A mini-gut organoid generated in the lab from human stem cells. Photo via ucsdnews.ucsd.edu

A team of UC San Diego School of Medicine researchers created a miniature gut in a lab to simulate and pinpoint the causes of a mysterious malady known as “leaky gut,” the school announced Monday.

The condition occurs frequently in older patients, those with cancer or chronic illnesses and those with stressful lifestyles.

Essentially, the lining of intestines becomes more permeable, allowing bacteria and microbes to pass through the gut and contribute to diseases driven by chronic inflammation, such as inflammatory bowel disease, dementia, atherosclerosis and liver fibrosis, among others.

UCSD officials said it is difficult for physicians to tell who has leaky gut, and there are no treatments for it.

By taking biopsies from patients, researchers were able to take stem cells to create 3D models of human intestines to study the ailment. The organoids, or “mini-guts,” tell the story of the condition — including revealing biomarkers which doctors could eventually use to diagnose and treat the condition, school officials said.

Dr. Pradipta Ghosh, professor of cellular and molecular medicine at UCSD School of Medicine and Moores Cancer Center, was first author of the report published in Life Science Alliance. Dr. Soumita Das, associate professor of pathology at UCSD School of Medicine, was the senior author.

According to the researchers, they rolled open the mini-gut balls to expose the surface of the intestinal lining. They then sprinkled on several types of bacteria, which stressed the gut lining junctions and caused them to fall apart. Those junctions between gut cells break down with aging and in the presence of colorectal tumors.

Each model gut differed from patient to patient, which Ghosh said was helpful to the research but also imposed limits.

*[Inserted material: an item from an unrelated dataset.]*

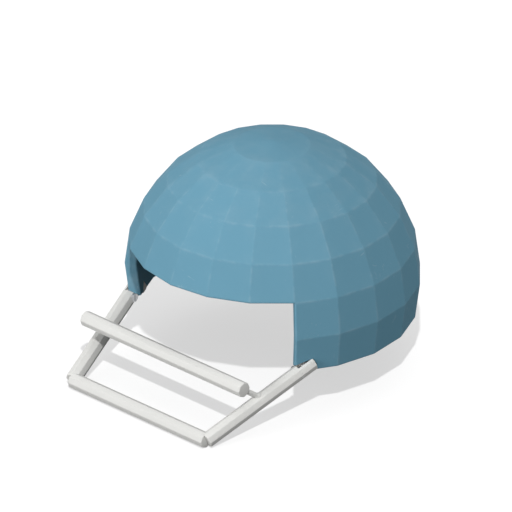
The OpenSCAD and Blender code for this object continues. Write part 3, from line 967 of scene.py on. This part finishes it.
def stitches(piece, zone):
    """Thread along every channel: short spindles, six-sided and fullest in the middle, that lie
    on the sewn cover a step apart."""
    half = half_sizes(zone)
    seats, ways = [], []
    cover = BVHTree.FromObject(piece, bpy.context.evaluated_depsgraph_get())
    for line in channels(zone):
        reach = half[1] - STITCH_END
        if zone is None:
            reach = math.sqrt(max(half[0] ** 2 - line ** 2, 0)) - STITCH_END
        for up in np.arange(-reach, reach, STITCH_STEP):
            ends = place_in_zone(zone, np.full(2, line), np.array([up, up + STITCH]), 0.0)
            ways_out = [Vector(end).normalized() for end in ends]
            hits = [cover.ray_cast(way * SEARCH_FROM, way) for way in ways_out]
            if all(hit[0] is not None for hit in hits):
                seats.append((np.array(hits[0][0]) + np.array(hits[1][0])) / 2)
                ways.append(np.array(hits[1][0]) - np.array(hits[0][0]))
    seats, ways = np.array(seats), np.array(ways)
    up = seats / np.linalg.norm(seats, axis=1, keepdims=True)
    side = np.cross(ways, up)
    side /= np.linalg.norm(side, axis=1, keepdims=True)
    turn = (np.arange(6) * math.pi / 3)[None, None, :, None]
    along = np.array([-0.5, -0.38, 0, 0.38, 0.5])
    full = np.array([0.0001, 0.00026, 0.00033, 0.00026, 0.0001])
    circle = np.cos(turn) * side[:, None, None] + np.sin(turn) * up[:, None, None]
    points = (seats - THREAD_SINK * up)[:, None, None] + along[None, :, None, None] * ways[:, None, None]
    points = points + full[None, :, None, None] * circle
    each = [tuple(f) for f in grid_faces(5, 6, close_columns=True)]
    each += [tuple(range(6)), tuple(range(24, 30))]
    faces = [tuple(np.array(face) + 30 * number) for number in range(len(seats)) for face in each]
    return points.reshape(-1, 3), faces


def join_to(piece, points, faces, material):
    """Adds a closed surface to a piece's mesh with a material of its own."""
    extra = surface_object("extra", points, faces)
    extra.data.materials.append(material)
    bpy.ops.object.select_all(action="DESELECT")
    extra.select_set(True)
    piece.select_set(True)
    bpy.context.view_layer.objects.active = piece
    bpy.ops.object.join()


material, nodes, shader, place = new_material("spacer_knit")
loops = nodes.cells(place, 620, randomness=0.25)
hole = nodes.ramp(loops, 0.20, 0.42, 1.0, 0.0)
yarn = nodes.noise(place, 2400, detail=2)
slow = nodes.noise(place, 35, detail=3)
knit = nodes.mix(nodes.ramp(yarn, 0.3, 0.7), (0.060, 0.065, 0.072, 1), (0.105, 0.112, 0.122, 1))
knit = nodes.mix(nodes.ramp(slow, 0.4, 0.75, 0.0, 0.45), knit, (0.135, 0.142, 0.150, 1))
knit = nodes.mix(nodes.math("MULTIPLY", hole, 0.8), knit, (0.012, 0.013, 0.015, 1))
nodes.feed(shader["Base Color"], knit)
nodes.feed(shader["Roughness"], nodes.ramp(yarn, 0.3, 0.7, 0.78, 0.95))
weave = nodes.math("SUBTRACT", nodes.math("MULTIPLY", yarn, 0.35), hole)
nodes.feed(shader["Normal"], nodes.bump(weave, 0.7, 0.0005))
shader["Sheen Weight"].default_value = 0.25
shader["Sheen Roughness"].default_value = 0.5
shader["Specular IOR Level"].default_value = 0.2
spacer_knit = material

material, nodes, shader, place = new_material("piping_cord")
strand = nodes.noise(place, 1800, detail=2)
nodes.feed(shader["Base Color"], nodes.mix(nodes.ramp(strand, 0.3, 0.7), (0.020, 0.021, 0.024, 1),
                                           (0.050, 0.052, 0.057, 1)))
nodes.feed(shader["Roughness"], nodes.ramp(strand, 0.3, 0.7, 0.6, 0.85))
nodes.feed(shader["Normal"], nodes.bump(strand, 0.6, 0.0003))
piping_cord = material

material, nodes, shader, place = new_material("pad_thread")
strand = nodes.noise(place, 2600, detail=1)
nodes.feed(shader["Base Color"], nodes.mix(nodes.ramp(strand, 0.3, 0.7), (0.20, 0.22, 0.25, 1),
                                           (0.34, 0.36, 0.39, 1)))
nodes.feed(shader["Roughness"], nodes.ramp(strand, 0.3, 0.7, 0.45, 0.7))
nodes.feed(shader["Normal"], nodes.bump(strand, 0.5, 0.0002))
pad_thread = material

for name, (zone, foam) in zones.items():
    base = foam + SOFT_GAP
    shares, insets, heights = block_profile(base, PAD_START, PAD_EDGE, crown=PAD_CROWN)
    pad = block(name + "_comfort_pad", zone, PAD_CORNER, shares, insets + PAD_INSET, heights)
    applied(pad, "REMESH", mode="VOXEL", voxel_size=VOXEL)
    applied(pad, "SMOOTH", factor=0.5, iterations=5)
    height = spread_of(zone, coordinates(pad))[2]
    blow_up(pad, height < base + GLUED_HEIGHT)
    applied(pad, "SUBSURF", levels=2, render_levels=2)
    sew_down(pad, zone, base)
    soften(pad, 60)
    pad.data.materials.append(spacer_knit)
    join_to(pad, *stitches(pad, zone), pad_thread)
    join_to(pad, *piping(zone, base), piping_cord)
    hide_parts(name + "_pad")
    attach(pad, "helmet")

# ---------------------------------------------------------------------------------------------
# Hardware: zinc-plated steel hinge plates moulded into the jaw corners, pivot screws, the studs
# that hold the foam, and the dowels in the guard's corners, as the frame has them.
material, nodes, shader, place = new_material("zinc_plated_steel")
brushed = nodes.noise(nodes.stretched(place, (300, 4000, 300)), 1.0, detail=2)
cloudy = nodes.noise(place, 160, detail=3)
nodes.feed(shader["Base Color"], nodes.mix(nodes.ramp(cloudy, 0.35, 0.7), (0.52, 0.53, 0.55, 1),
                                           (0.66, 0.67, 0.68, 1)))
nodes.feed(shader["Roughness"], nodes.ramp(brushed, 0.25, 0.75, 0.28, 0.46))
nodes.feed(shader["Normal"], nodes.bump(brushed, 0.25, 0.00005))
shader["Metallic"].default_value = 1.0
zinc_steel = material
for name in ("left_hinge_plate", "right_hinge_plate", "left_pivot_screw", "right_pivot_screw",
             "foam_studs", "corner_dowels"):
    for place_for_material in frame["nodes"][name].material_slots:
        place_for_material.material = zinc_steel

# ---------------------------------------------------------------------------------------------
# Friction washers: natural nylon, turned from sheet, one on each side of each hinge plate. They
# are clamped by the pivot screws and hold the guard at its height.
material, nodes, shader, place = new_material("natural_nylon")
turned = nodes.noise(nodes.stretched(place, (5000, 500, 500)), 1.0, detail=1)
cloudy = nodes.noise(place, 200, detail=2)
nodes.feed(shader["Base Color"], nodes.mix(nodes.ramp(cloudy, 0.3, 0.7), (0.58, 0.57, 0.52, 1),
                                           (0.68, 0.67, 0.62, 1)))
nodes.feed(shader["Roughness"], nodes.ramp(turned, 0.3, 0.7, 0.42, 0.6))
nodes.feed(shader["Normal"], nodes.bump(turned, 0.2, 0.00004))
for place_for_material in frame["nodes"]["friction_washers"].material_slots:
    place_for_material.material = material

“Lots of research is done in mice that are inbred so that they are genetically identical, all in the same cage, eating the same diet, in order to remove these variables from the studies,” she said. “But lab mice are far more standardized than the same human from day to day, or patients we see in the clinics. Here, our model is a better representation of humanity. On the other hand, it also means that each organoid is its own unique experiment. We have to test many organoids to be able to make any claim, which we did in our study.”

The researchers found that diabetes drug metformin activates an enzyme which helps tighten the cell junctions back up — a potentially effective treatment for the condition.

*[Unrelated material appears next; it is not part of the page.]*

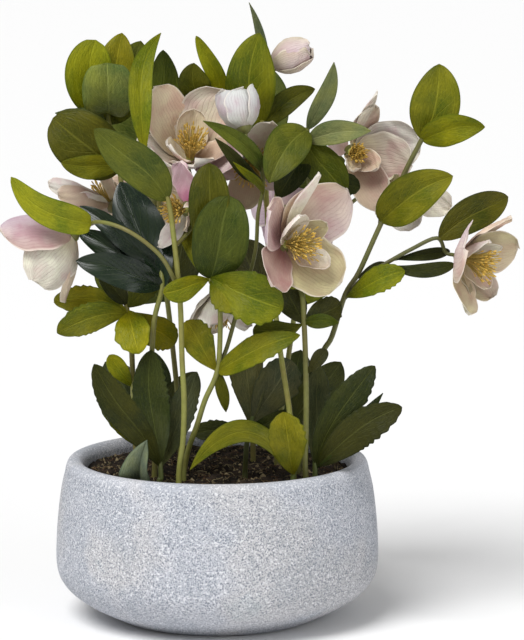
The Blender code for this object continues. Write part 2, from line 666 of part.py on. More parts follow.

The next step will be to look at diseases driven by leaky gut and to test various ways to tighten up those cell junctions.

“I think you’d be hard pressed to find a disease in which systemic inflammation is not a driver,” Das said. “That’s why, even though there are so many things we still don’t know, we’re excited about the broad potential this model and these findings open for developing personalized leaky gut therapeutics.”

To further advance these studies and others like it, Ghosh and Das lead HUMANOID, a core facility based at UCSD School of Medicine where researchers can access a number of different human organoids, including healthy or Alzheimer’s disease mini-brains and healthy or inflammatory bowel disease mini-guts, from both male and female patients at a variety of ages.